Apple competes directly with Spotify with its Apple Music service. In March, Spotify filed a complaint with European Union regulators saying that Apple’s control of the App Store, including fees it charges for taking payments through the store, had made it unfairly difficult for rivals to compete for music subscribers.
Apple charges a 30% fee for in-app purchases made through the App Store, a fee that drops to 15% on subscription purchases after one year.
In exchange, Apple handles all the mechanics of billing and payments in more than 100 countries. But in Apple’s response to Spotify’s complaint, Apple said that Spotify does not currently pay a 30% fee for any of its premium users and that only a small fraction are affected by its fees.
Apple said that Spotify used its App Store billing system between 2014 and 2016. Because the 680,000 premium Spotify customers who signed up during that period have all been paying for more than a year, Spotify pays Apple the lower 15% fee on them, Apple said in its response.
Apple also said that Spotify has paid it nothing for premium subscribers who signed up during the past three years because Spotify has not used Apple’s in-app purchase system.

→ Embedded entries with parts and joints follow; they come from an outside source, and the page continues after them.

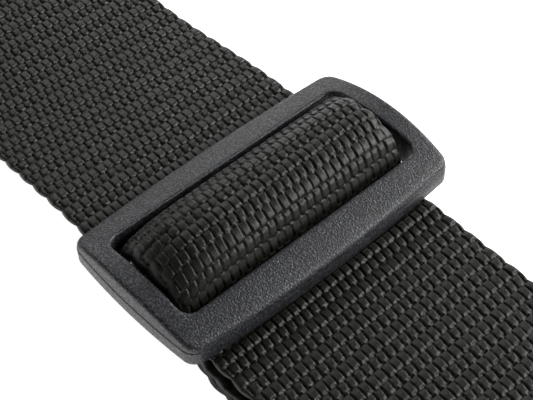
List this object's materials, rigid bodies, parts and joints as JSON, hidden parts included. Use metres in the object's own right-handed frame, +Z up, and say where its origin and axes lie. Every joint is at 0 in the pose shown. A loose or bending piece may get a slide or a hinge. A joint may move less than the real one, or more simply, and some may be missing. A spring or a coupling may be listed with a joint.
{
  "type": "guitar strap",
  "caption": "Adjustable woven webbing strap with a moulded three-bar slider, an adjuster ring and leather button tabs, laid in a hairpin.",
  "frame": {"origin": "centre of the front button hole, on the surface the strap lies on", "axes": "+X along the strap towards the front tab's tip, +Y across the strap towards the rear tab, +Z up"},
  "size_m": [0.6449, 0.2174, 0.05],
  "materials": {
    "webbing": "heavy woven synthetic webbing, matt with small highlights on the yarns",
    "moulded_plastic": "fine spark-textured moulded plastic",
    "leather": "smooth black leather with a fine grain",
    "thread": "bonded black sewing thread"
  },
  "bodies": {
    "rear_strap": {"webbing_hairpin": "webbing", "webbing_return_run": "webbing", "webbing_rear_run": "webbing", "rear_tab_face": "leather", "rear_tab_backing": "leather", "rear_tab_box_stitch": "thread", "rear_tab_edge_stitch": "thread"},
    "sewn_end": {"webbing_sewn_end": "webbing", "sewn_end_bartack": "thread", "webbing_over_slider": "webbing"},
    "slider": {"slider_frame": "moulded_plastic"},
    "ring_turn": {"webbing_ring_turn": "webbing", "webbing_upper_run": "webbing", "webbing_lower_run": "webbing"},
    "ring": {"adjuster_ring": "moulded_plastic"},
    "front_tab": {"front_link_webbing": "webbing", "front_tab_face": "leather", "front_tab_backing": "leather", "front_tab_box_stitch": "thread", "front_tab_edge_stitch": "thread"}
  },
  "joints": [
    {"name": "slider_travel", "type": "slide", "parent": "rear_strap", "child": "sewn_end", "axis": [1, 0, 0], "range_m": [-0.1, 0.08], "deforming": ["webbing_rear_run"]},
    {"name": "slider_tilt", "type": "hinge", "parent": "sewn_end", "child": "slider", "pos_m": [-0.258, 0, 0.0094], "axis": [0, -1, 0], "range_deg": [0, 10], "deforming": ["webbing_over_slider"]},
    {"name": "ring_travel", "type": "slide", "parent": "sewn_end", "child": "ring_turn", "axis": [1, 0, 0], "range_m": [-0.04, 0.05], "deforming": ["webbing_upper_run", "webbing_lower_run"]},
    {"name": "ring_hinge", "type": "hinge", "parent": "ring_turn", "child": "ring", "pos_m": [-0.108, 0, 0.0043], "axis": [0, -1, 0], "range_deg": [-75, 75]},
    {"name": "front_tab_hinge", "type": "hinge", "parent": "ring", "child": "front_tab", "pos_m": [-0.096, 0, 0.0043], "axis": [0, -1, 0], "range_deg": [-90, 90]}
  ],
  "couplings": [
    {"joint": "ring_travel", "follows": "slider_travel", "ratio": -0.5}
  ]
}
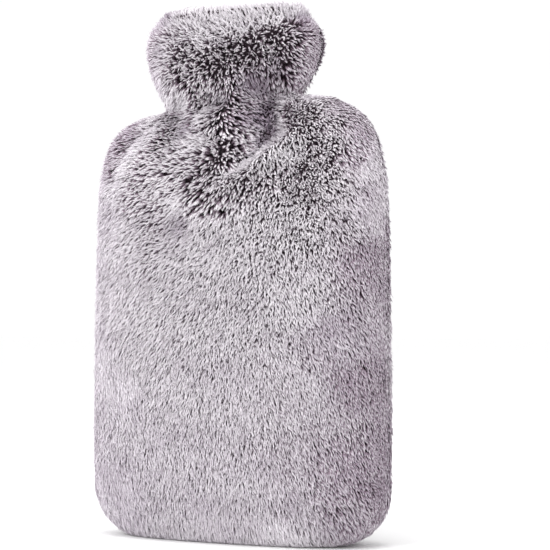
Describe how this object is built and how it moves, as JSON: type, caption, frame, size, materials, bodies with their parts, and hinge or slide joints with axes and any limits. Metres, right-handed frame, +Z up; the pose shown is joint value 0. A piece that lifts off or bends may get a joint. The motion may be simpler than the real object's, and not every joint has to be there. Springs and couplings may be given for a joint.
{
  "type": "plush hot water bottle cover",
  "caption": "Plush fur-cloth cover for a hot water bottle: a flat rounded pouch with a drawn-in neck and a flared, open collar, standing upright.",
  "frame": {"origin": "on the floor, under the middle of the base", "axes": "+Z up through the collar, +X to the right as seen from the front, -Y towards the viewer"},
  "size_m": [0.2128, 0.0829, 0.347],
  "materials": {
    "fur": "long soft pile, grey-lilac tips over dark brown roots"
  },
  "bodies": {
    "root": {"front_panel": "fur", "back_panel": "fur"}
  },
  "joints": []
}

Spotify declined to comment on the figures. Apple filed its response on May 31, but the documents were not made public. German newspaper Der Spiegel earlier reported the figures from Apple’s response.
Spotify’s complaint to regulators also included allegations beyond Apple’s fees, including steps that Spotify said Apple took after it quit using the App Store’s payment mechanism. The company pointed to tightened App Store rules after 2016 that bar app makers from providing links or buttons to external web pages showing users how to pay for an upgrade to premium subscription outside the App Store.
“Promotions are essential to our business. This is how we convert our free customers to premium,” Horacio Gutierrez, Spotify’s general counsel, told Reuters in March.
Spotify also in its complaint said that Apple does not allow Spotify on HomePod, Apple’s smart speaker.